R2 on Train data: 0.72
R2 on Test data: 0.71

Mean square Error for Train Data: 35.85
Mean square Error for Test Data: 33.23


- The `regression model` has an **R2 of 0.72 on the training data** and an **R2 of 0.71 on the test data**. This suggests that the model is `performing well` on both the training and test data, and is `generalizing well` to new data.

- The **mean square error (MSE) for the training data is 35.85**, while the **MSE for the test data is 33.23**. These values suggest that the model is making relatively `small errors` in its predictions, and is `not significantly overfitting` to the training data.

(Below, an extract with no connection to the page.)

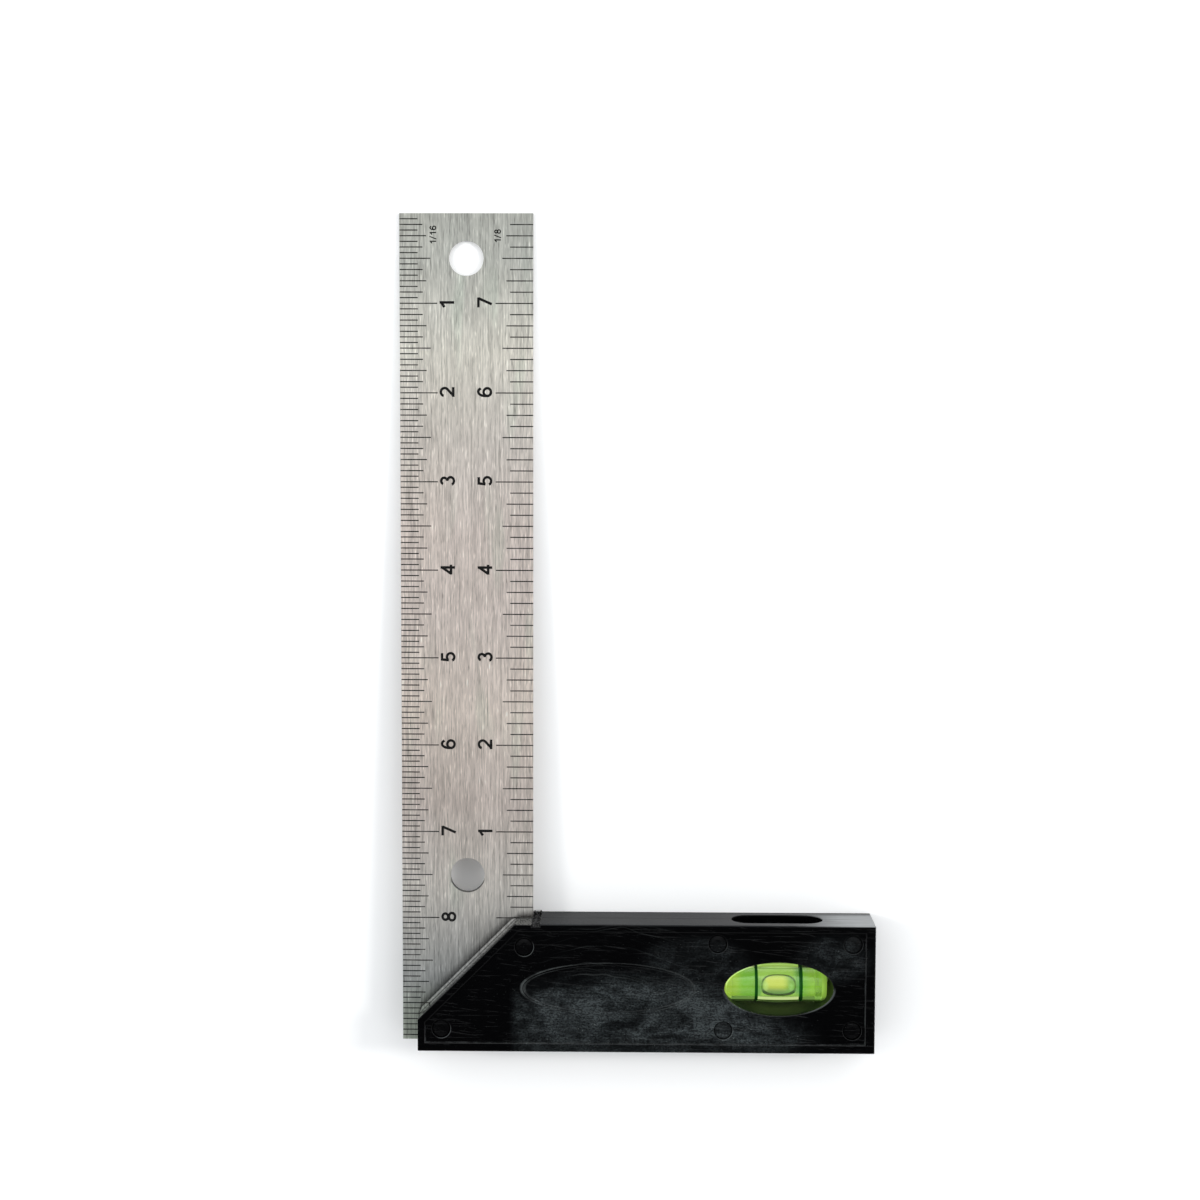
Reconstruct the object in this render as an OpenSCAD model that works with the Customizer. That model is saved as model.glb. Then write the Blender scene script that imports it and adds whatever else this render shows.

Overall, these results suggest that the regression model is performing well and is a good fit for the data.

## Conclusion

- In conclusion, **preprocessing the data is an important step before building a machine learning model**, and involves `cleaning`, `standardizing`, and `encoding` the data. 
- The numerical features are imputed and standardized, while the categorical features are imputed and encoded using either OrdinalEncoder or OneHotEncoder. 
- The pipelines are combined using `ColumnTransformer`, and a `LinearRegression model` is used as an estimator to create a complete machine learning pipeline. 
- The model's performance is evaluated using the `r2_score` and `mean_squared_error` functions, which show that the model is performing well on both the training and test data, and is generalizing well to new data. 
- **The model's mean squared error suggests that it is making relatively small errors in its predictions and is not significantly overfitting to the training data.**
- Overall, these results suggest that `the regression model is a good fit for the data`.